I do not rise to reply to the hon. Baronet. He has made a bitter attack upon my right hon. friend the Colonial Secretary, who is precluded by illness from being present—

SIR WILFRID LAWSON

I was not aware of that.

MR. A. J. BALFOUR

I am quite sure the hon. Baronet would not deliberately or by preference attack a man in his absence. However he may be mistaken in his opinions, nobody has a higher courage or more generous instincts than the hon. Baronet. But I am not going to argue with him; he is perfectly consistent with the professions of a life-time. I think he is profoundly mistaken in the views he has expressed to-night, as he has often been before. I will only ask him to reflect when thinking over the substance of his speech, after expressing the views he has expressed of the criminal folly of the nation, whether he still retains his old views about the infallibility of democracy or even of the local veto.
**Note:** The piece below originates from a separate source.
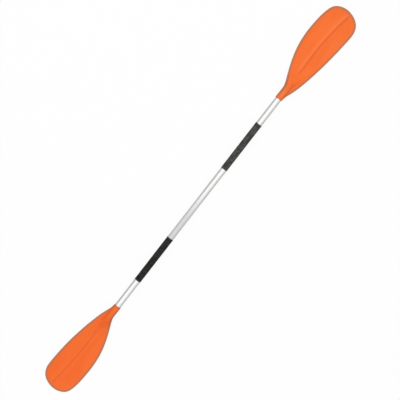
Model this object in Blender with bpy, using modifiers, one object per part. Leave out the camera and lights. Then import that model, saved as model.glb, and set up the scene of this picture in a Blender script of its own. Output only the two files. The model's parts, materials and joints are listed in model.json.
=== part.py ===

But what I really rose for was to make an appeal to the House to remember that the adjournment is the subject of debate, and that it was with a view to meeting the con- venience of Members and sparing them a sitting to-morrow that I made this arrangement for taking the motion before proceeding with the Railway Accidents Bill. Under those circumstances I would venture to make an appeal to the House, and to ask hon. Members whether they have not discussed miscellaneous subjects on this motion for a sufficient length of time, and whether it is not time to get to the business we still have to pass before the evening comes to an end.